** start Raw records **

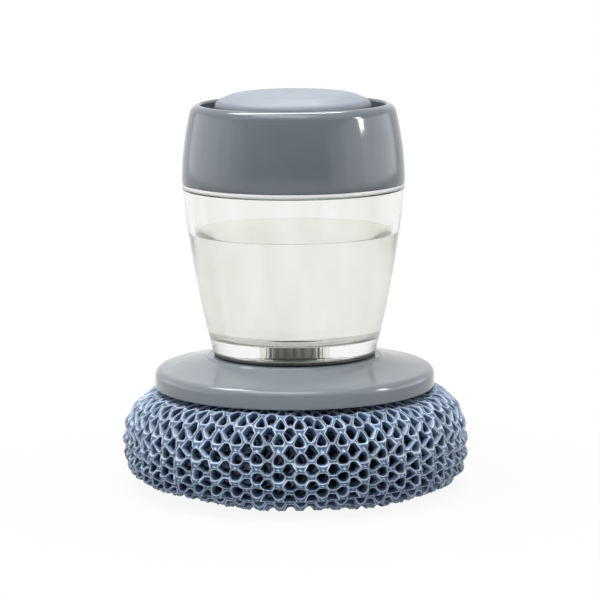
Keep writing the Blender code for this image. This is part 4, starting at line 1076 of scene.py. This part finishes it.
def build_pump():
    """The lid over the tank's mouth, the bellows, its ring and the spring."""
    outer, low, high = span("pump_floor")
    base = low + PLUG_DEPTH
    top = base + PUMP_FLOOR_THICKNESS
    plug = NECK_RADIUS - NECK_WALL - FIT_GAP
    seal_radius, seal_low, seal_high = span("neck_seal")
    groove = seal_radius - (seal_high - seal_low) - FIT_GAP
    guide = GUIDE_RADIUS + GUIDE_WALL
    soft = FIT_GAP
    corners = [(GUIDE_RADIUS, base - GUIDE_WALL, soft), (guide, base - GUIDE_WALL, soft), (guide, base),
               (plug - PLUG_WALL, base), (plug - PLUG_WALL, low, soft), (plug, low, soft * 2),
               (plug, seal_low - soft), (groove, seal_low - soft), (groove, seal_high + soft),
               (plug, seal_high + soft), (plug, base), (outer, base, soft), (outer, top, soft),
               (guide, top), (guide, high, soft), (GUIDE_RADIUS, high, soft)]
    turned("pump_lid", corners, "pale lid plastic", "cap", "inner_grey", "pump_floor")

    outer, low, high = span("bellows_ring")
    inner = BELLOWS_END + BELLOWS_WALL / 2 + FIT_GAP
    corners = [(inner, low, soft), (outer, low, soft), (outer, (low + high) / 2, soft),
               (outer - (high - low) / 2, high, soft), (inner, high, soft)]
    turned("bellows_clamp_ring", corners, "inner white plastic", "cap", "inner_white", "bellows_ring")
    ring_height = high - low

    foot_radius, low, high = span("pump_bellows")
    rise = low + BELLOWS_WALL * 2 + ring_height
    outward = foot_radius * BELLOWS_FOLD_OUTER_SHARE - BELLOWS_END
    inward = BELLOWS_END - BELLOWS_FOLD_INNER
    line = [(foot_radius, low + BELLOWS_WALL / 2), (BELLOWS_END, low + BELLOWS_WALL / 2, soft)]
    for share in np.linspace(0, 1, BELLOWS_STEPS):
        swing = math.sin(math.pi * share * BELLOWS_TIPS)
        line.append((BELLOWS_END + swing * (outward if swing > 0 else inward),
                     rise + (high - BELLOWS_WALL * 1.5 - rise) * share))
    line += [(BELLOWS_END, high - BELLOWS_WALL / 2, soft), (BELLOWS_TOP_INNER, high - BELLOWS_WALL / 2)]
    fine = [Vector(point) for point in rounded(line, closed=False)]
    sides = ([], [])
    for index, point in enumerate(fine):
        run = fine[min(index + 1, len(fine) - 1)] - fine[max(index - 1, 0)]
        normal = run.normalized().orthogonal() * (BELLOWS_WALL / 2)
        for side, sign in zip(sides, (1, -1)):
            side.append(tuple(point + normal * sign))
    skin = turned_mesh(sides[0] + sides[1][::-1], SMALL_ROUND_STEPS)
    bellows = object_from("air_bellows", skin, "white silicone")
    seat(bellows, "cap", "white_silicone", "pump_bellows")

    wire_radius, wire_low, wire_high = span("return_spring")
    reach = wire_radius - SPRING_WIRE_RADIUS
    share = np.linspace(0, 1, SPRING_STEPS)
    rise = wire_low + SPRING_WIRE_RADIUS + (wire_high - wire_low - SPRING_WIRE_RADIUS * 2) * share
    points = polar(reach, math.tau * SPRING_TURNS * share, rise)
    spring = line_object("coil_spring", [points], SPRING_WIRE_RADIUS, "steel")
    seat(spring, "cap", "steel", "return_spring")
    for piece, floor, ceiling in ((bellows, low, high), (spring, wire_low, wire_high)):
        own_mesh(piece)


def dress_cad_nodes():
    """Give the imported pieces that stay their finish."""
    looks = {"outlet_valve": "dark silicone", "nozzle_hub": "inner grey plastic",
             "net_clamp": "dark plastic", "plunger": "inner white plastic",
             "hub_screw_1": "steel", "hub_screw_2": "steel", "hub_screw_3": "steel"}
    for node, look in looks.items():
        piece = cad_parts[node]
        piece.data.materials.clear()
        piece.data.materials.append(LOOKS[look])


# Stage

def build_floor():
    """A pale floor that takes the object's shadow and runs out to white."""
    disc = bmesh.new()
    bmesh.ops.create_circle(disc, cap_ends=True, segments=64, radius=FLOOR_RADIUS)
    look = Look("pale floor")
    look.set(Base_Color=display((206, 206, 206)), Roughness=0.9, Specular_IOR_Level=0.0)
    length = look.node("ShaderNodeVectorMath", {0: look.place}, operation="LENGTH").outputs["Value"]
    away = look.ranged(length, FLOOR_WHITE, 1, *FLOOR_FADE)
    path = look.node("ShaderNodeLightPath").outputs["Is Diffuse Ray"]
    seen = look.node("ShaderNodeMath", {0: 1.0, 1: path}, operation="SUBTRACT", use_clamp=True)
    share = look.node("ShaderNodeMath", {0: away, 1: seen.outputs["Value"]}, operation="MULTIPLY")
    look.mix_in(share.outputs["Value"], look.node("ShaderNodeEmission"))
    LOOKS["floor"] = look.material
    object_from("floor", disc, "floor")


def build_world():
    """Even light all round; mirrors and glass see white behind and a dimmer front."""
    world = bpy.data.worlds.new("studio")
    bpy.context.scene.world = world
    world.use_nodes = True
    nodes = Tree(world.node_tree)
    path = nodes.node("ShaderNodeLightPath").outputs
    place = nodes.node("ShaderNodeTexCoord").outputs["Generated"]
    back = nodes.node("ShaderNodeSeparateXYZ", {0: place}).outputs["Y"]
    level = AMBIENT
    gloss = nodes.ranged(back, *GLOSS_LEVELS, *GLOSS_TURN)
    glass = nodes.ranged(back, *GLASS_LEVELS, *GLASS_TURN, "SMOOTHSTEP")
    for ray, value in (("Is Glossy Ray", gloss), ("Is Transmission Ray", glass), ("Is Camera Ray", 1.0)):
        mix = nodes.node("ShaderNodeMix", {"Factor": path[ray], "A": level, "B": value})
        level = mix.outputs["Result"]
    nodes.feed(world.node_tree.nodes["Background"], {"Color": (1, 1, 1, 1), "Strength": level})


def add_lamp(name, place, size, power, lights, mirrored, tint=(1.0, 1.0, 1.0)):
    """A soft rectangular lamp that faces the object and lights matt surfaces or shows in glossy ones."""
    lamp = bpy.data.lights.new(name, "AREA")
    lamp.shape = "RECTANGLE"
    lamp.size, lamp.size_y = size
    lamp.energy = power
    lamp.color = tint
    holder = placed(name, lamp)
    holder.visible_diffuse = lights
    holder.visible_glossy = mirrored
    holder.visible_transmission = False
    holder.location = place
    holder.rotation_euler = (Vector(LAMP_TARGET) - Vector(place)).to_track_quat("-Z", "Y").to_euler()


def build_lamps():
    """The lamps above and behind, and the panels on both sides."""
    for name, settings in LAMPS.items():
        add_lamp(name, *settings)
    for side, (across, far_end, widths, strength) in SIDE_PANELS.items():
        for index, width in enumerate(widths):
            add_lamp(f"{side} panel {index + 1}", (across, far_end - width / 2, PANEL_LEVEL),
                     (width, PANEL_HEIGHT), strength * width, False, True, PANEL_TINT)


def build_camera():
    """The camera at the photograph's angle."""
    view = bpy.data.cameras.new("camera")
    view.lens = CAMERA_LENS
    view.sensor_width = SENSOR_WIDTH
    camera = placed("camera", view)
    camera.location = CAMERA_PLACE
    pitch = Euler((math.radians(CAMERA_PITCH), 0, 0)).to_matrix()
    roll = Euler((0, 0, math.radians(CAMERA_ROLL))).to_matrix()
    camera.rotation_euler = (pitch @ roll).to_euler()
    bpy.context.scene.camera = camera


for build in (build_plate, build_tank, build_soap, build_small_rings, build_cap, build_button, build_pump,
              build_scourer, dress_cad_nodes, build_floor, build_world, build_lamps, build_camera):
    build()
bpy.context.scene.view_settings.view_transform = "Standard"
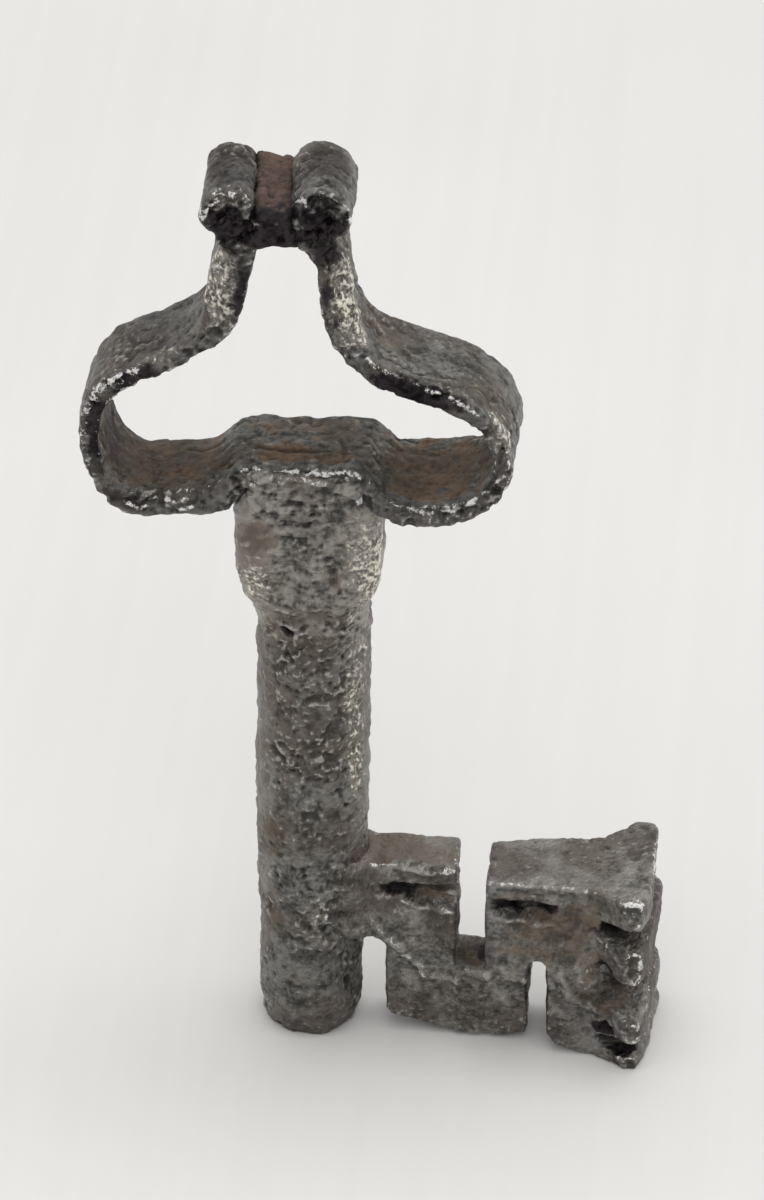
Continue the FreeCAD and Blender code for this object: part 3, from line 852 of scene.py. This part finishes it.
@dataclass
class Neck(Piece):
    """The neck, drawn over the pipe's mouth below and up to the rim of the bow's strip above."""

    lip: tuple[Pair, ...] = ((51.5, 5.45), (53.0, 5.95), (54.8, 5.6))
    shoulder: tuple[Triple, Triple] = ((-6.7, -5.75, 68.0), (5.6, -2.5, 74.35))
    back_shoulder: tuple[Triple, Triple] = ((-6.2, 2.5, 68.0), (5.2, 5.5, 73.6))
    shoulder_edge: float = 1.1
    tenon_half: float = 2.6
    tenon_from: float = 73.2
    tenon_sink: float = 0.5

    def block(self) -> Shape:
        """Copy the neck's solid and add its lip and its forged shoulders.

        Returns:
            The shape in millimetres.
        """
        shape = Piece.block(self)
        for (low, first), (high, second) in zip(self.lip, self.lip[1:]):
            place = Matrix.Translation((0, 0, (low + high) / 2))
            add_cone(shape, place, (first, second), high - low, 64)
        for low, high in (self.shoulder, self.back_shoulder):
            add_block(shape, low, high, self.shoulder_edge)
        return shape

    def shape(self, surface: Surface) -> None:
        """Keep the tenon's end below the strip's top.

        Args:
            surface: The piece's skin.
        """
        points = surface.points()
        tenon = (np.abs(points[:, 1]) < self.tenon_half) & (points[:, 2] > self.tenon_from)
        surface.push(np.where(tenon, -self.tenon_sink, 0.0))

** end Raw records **
** start Raw records **

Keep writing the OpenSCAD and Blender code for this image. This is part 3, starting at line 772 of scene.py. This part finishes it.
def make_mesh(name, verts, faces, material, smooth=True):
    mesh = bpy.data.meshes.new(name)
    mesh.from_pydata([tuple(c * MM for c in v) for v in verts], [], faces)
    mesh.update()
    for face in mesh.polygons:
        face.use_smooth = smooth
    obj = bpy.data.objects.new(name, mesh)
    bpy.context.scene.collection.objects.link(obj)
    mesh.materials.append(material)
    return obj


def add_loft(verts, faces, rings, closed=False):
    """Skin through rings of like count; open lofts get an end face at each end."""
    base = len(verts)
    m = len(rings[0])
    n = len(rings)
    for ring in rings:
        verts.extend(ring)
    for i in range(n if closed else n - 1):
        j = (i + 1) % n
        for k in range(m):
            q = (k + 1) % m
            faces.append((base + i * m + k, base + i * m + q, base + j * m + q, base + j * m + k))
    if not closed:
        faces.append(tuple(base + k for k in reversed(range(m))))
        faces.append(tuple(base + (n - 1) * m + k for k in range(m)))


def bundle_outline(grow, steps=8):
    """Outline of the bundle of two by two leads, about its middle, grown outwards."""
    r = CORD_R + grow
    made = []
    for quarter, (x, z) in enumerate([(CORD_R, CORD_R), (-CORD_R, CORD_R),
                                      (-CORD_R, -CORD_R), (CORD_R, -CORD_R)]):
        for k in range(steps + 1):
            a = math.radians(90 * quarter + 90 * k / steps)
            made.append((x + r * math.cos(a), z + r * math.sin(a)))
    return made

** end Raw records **

Exact duplication is required for the lines above, from the line that contains "Continue the FreeCAD" to the line that contains "neck, drawn over", inclusive; omit all others.

Continue the FreeCAD and Blender code for this object: part 3, from line 852 of scene.py. This part finishes it.
@dataclass
class Neck(Piece):
    """The neck, drawn over the pipe's mouth below and up to the rim of the bow's strip above."""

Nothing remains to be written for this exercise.